Clearly the next big event for markets is the FOMC meeting on Wednesday. I view this quite simply:

  • Do you believe that inflation is on a downward path now (due to a number of issues)? Clearly I do, as you can read in Inflation Dumpster Dive.
  • Would a central bank (which didn’t miss “transitory” inflation) be slowing or pausing hikes at this stage based on virtually every economic model? Given my inflation views, the answer would be yes.
  • Will the Fed really hurt the economy at this stage?
    • That is the question and is why I keep thinking of Wile E. Coyote. Tunnels that the Road Runner could run through would be walls when Wile hit them at high speed. Trains that somehow missed the Road Runner would run right over Wile. Then, as one very astute reader pointed out (in response to our Celsius 233 report), Wile only fell off a cliff AFTER he looked down and realized that he was standing on air! Maybe the actual inflation data isn’t enough to scare the Fed into pausing, but warnings from big tech should be! Maybe, just maybe, the Fed is finally looking down and seeing the warning signs and much like Wile, they now realize that they are potentially standing on air and are about to plummet.

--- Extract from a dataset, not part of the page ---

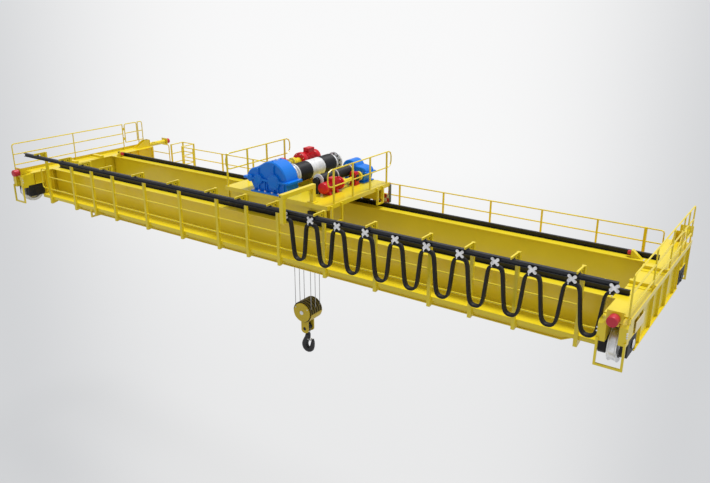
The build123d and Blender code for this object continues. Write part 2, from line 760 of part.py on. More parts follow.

It may already be too late for a soft landing (or even a mildly bad landing), but if the Fed insists on 75 bps at this meeting and does not balance the outlook, it could get worse in a hurry. I’m stuck betting that unlike Wile E. Coyote (super genius who couldn’t see his own demise time after time), the Fed will start getting cold feet and unwrap fewer of their “Acme product orders” and leave the Road Runner (inflation) alone for a little while.

It is a risky bet to have, but one that I like.

One other thing that we’ve talked about seems to be getting some traction: the possibility that regardless of who wins what in the midterm elections, the politicians will be changing their tune a bit:

  • A group of Democrats published a letter (later retracted) basically calling for finding a peaceful solution to Russia and Ukraine. While it was retracted, there is a possibility that D.C. decides that politically it is better to find a way out of this war rather than prolonging it.
  • While politicians of all stripes remain focused on inflation, there are more soundbites regarding the state of the economy than there were a few weeks ago. Post-election, do we get politicians that are more worried about jobs than inflation in an environment where their constituents are experiencing truly awful hits to their wealth?

Bottom Line

Let the everything rally continue for now, and then get prepared for a “risk-off” move as the chain reaction that has been set in motion dominates the headlines.

Lisa Abramowicz did a good job of trying to help me articulate the current everything rally viewpoint that is juxtaposed to my view that we are headed for a longer and deeper recession that will become obvious well before consensus sees it (Bloomberg TV at the 1:50:45 mark).

Good luck and try not to let your inner Wile E. Coyote cause you to do anything that you will regret between Monday’s open and 2:00 pm on Wednesday, which is easier said than done in this extremely volatile market!